School

On the virtues of brevity

I understand that textbooks were never meant to be light reading in any sense of the word. Anyone who openly states that textbooks are light reading are either MENSA candidates or mentally ill. I also understand that presenting something as advanced as engineering subjects is a difficult proposition and editing them to be clear and concise at the same time sounds contradictory. Having stated the prior givens, I do expect them to be coherent in their organization. I expect them not to meander around the subject, and waste my time in getting to the point. Take the textbook for the class I’m currently taking as an example. On the section I’m currently on, it takes six pages before the final derivation. The scary part is that there are missing portions in the derivation. It’s almost quantum-like. There’s no middle point. In one step, an equation will transform to an almost completely different equation without any semblance of relationship between the two.
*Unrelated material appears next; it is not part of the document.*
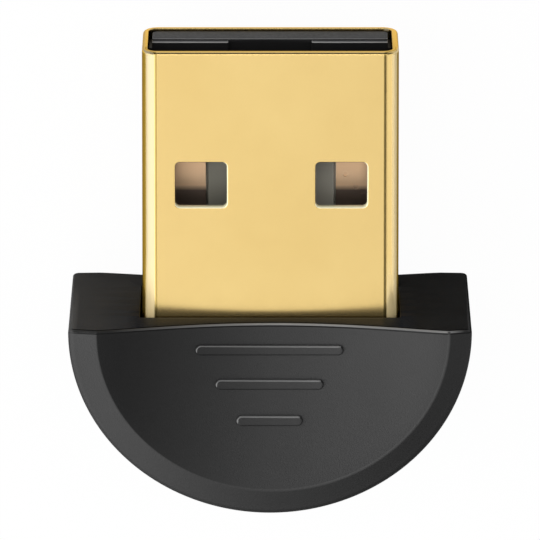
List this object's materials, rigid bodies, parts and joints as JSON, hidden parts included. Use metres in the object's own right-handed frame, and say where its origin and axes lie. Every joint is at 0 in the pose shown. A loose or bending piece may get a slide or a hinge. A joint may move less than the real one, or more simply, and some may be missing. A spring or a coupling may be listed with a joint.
{
  "type": "usb bluetooth adapter",
  "caption": "Short wireless adapter: half-round moulded housing with a dished, ribbed grip on a flat metal data plug, with its circuit board inside",
  "frame": {"origin": "on the plug's axis, in the plane of the housing's shoulder", "axes": "+X across the plug, +Y along the plug and out of its mouth, +Z out of the face that carries the ribs, the part lying on its back"},
  "size_m": [0.0188, 0.0221, 0.0091],
  "materials": {
    "housing_plastic": "black moulded plastic with a fine even grain",
    "gilt_sheet": "folded steel sheet with a satin gold-coloured plating",
    "insulator_plastic": "dark grey moulded insulator",
    "contact_copper": "stamped copper alloy strip, lightly satin",
    "board_laminate": "glass-fibre board under green varnish",
    "chip_epoxy": "black moulded epoxy, no marking",
    "can_metal": "plated metal can",
    "pale_ceramic": "pale fired ceramic",
    "brown_ceramic": "brown fired ceramic with metal ends",
    "dark_ceramic": "dark ceramic with metal ends",
    "solder": "smooth solder fillet"
  },
  "bodies": {
    "root": {"housing": "housing_plastic", "plug_shell": "gilt_sheet", "plug_insulator": "insulator_plastic", "contact_supply": "contact_copper", "contact_data_minus": "contact_copper", "contact_data_plus": "contact_copper", "contact_ground": "contact_copper", "circuit_board": "board_laminate", "radio_chip": "chip_epoxy", "crystal": "can_metal", "chip_antenna": "pale_ceramic", "regulator": "chip_epoxy", "capacitor_1": "brown_ceramic", "capacitor_2": "brown_ceramic", "capacitor_3": "brown_ceramic", "capacitor_4": "brown_ceramic", "capacitor_5": "brown_ceramic", "capacitor_6": "brown_ceramic", "resistor_1": "dark_ceramic", "resistor_2": "dark_ceramic", "resistor_3": "dark_ceramic", "inductor": "dark_ceramic", "contact_solder": "solder", "shell_solder": "solder"}
  },
  "joints": []
}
They basically left off a major portion of the steps to the final derivation, making the assumption that you’d intuitively know. Well I don’t! That’s the reason why I’m taking the class.
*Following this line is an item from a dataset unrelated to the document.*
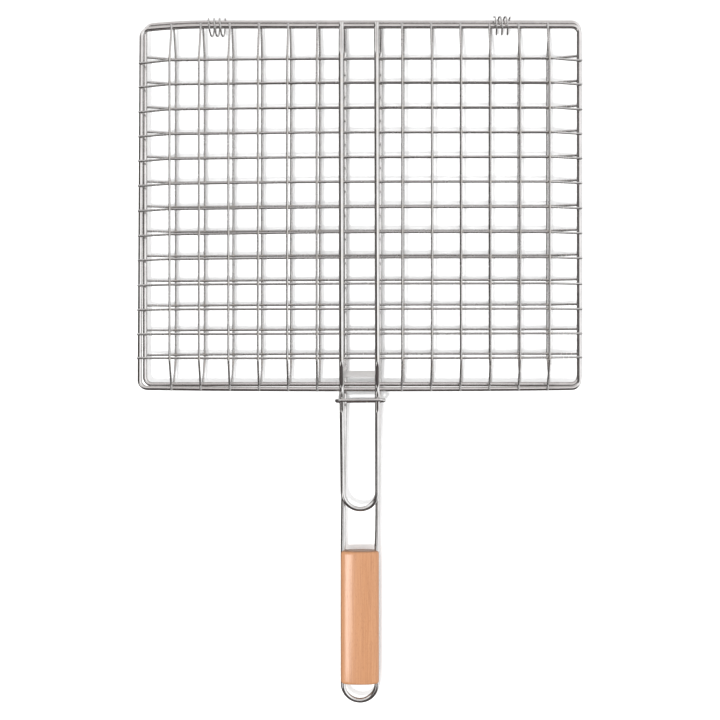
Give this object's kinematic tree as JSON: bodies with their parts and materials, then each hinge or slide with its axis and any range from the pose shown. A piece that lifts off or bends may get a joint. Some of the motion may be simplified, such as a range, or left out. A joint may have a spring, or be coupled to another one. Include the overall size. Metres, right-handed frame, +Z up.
{
  "type": "grill basket",
  "caption": "Flat hinged wire grill basket with a dished base and lid grid, a long rod handle with an oval wooden grip, and a sliding ring that locks the lid.",
  "frame": {"origin": "middle of the footprint on the table plane, at the bottom of the base handle rods", "axes": "+X across the basket, +Y from the handle towards the hinge, +Z up through the lid"},
  "size_m": [0.4016, 0.6224, 0.0351],
  "materials": {
    "rod": "bright chrome plated steel rod",
    "grid_wire": "bright chrome plated steel wire",
    "coil_wire": "plain drawn steel wire, satin",
    "plate": "plated sheet steel, satin",
    "wood": "light beech, thin clear varnish"
  },
  "bodies": {
    "base": {"base_frame": "rod", "base_handle_rod": "rod", "base_tie_plate": "plate", "wood_grip": "wood", "base_long_wire_01": "grid_wire", "base_long_wire_02": "grid_wire", "base_long_wire_03": "grid_wire", "base_long_wire_04": "grid_wire", "base_long_wire_05": "grid_wire", "base_long_wire_06": "grid_wire", "base_long_wire_07": "grid_wire", "base_long_wire_08": "grid_wire", "base_long_wire_09": "grid_wire", "base_long_wire_10": "grid_wire", "base_long_wire_11": "grid_wire", "base_long_wire_12": "grid_wire", "base_cross_wire_01": "grid_wire", "base_cross_wire_02": "grid_wire", "base_cross_wire_03": "grid_wire", "base_cross_wire_04": "grid_wire", "base_cross_wire_05": "grid_wire", "base_cross_wire_06": "grid_wire", "base_cross_wire_07": "grid_wire", "base_cross_wire_08": "grid_wire", "base_cross_wire_09": "grid_wire", "base_cross_wire_10": "grid_wire", "base_cross_wire_11": "grid_wire", "base_cross_wire_12": "grid_wire", "base_cross_wire_13": "grid_wire"},
    "lid": {"lid_frame": "rod", "lid_handle_rod": "rod", "lid_long_wire_01": "grid_wire", "lid_long_wire_02": "grid_wire", "lid_long_wire_03": "grid_wire", "lid_long_wire_04": "grid_wire", "lid_long_wire_05": "grid_wire", "lid_long_wire_06": "grid_wire", "lid_long_wire_07": "grid_wire", "lid_long_wire_08": "grid_wire", "lid_long_wire_09": "grid_wire", "lid_long_wire_10": "grid_wire", "lid_long_wire_11": "grid_wire", "lid_long_wire_12": "grid_wire", "lid_cross_wire_01": "grid_wire", "lid_cross_wire_02": "grid_wire", "lid_cross_wire_03": "grid_wire", "lid_cross_wire_04": "grid_wire", "lid_cross_wire_05": "grid_wire", "lid_cross_wire_06": "grid_wire", "lid_cross_wire_07": "grid_wire", "lid_cross_wire_08": "grid_wire", "lid_cross_wire_09": "grid_wire", "lid_cross_wire_10": "grid_wire", "lid_cross_wire_11": "grid_wire", "lid_cross_wire_12": "grid_wire", "lid_cross_wire_13": "grid_wire"},
    "ring": {"latch_ring": "rod"},
    "coil_left": {"hinge_coil_left": "coil_wire"},
    "coil_right": {"hinge_coil_right": "coil_wire"}
  },
  "joints": [
    {"name": "lid_hinge", "type": "hinge", "parent": "base", "child": "lid", "pos_m": [-0.0003, 0.30595, 0.01755], "axis": [-1, 0, 0], "range_deg": [0, 180]},
    {"name": "ring_slide", "type": "slide", "parent": "base", "child": "ring", "axis": [0, -1, 0], "range_m": [0, 0.13]},
    {"name": "coil_left_swing", "type": "hinge", "parent": "base", "child": "coil_left", "pos_m": [-0.1296, 0.3062, 0.0151], "axis": [-1, 0, 0], "range_deg": [0, 135]},
    {"name": "coil_right_swing", "type": "hinge", "parent": "base", "child": "coil_right", "pos_m": [0.1286, 0.3062, 0.0151], "axis": [-1, 0, 0], "range_deg": [0, 135]}
  ],
  "couplings": [
    {"joint": "coil_left_swing", "follows": "lid_hinge", "ratio": 0.75},
    {"joint": "coil_right_swing", "follows": "lid_hinge", "ratio": 0.75}
  ]
}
I have read some very well written textbooks. They state only what is necessary. They never wander off too far outside the field of study unless there is relevance, and there are plans to revisit the subject at a later point in the book.

To all of you aspiring textbook authors out there. Do you parents proud (as proud as a parent can possibly get when they tell their friends that their offspring spends his/her time boring the next generation of eager young minds) and get to the point as quickly as possible. This way you induce the minumum amount of boredom in the pedagogical process.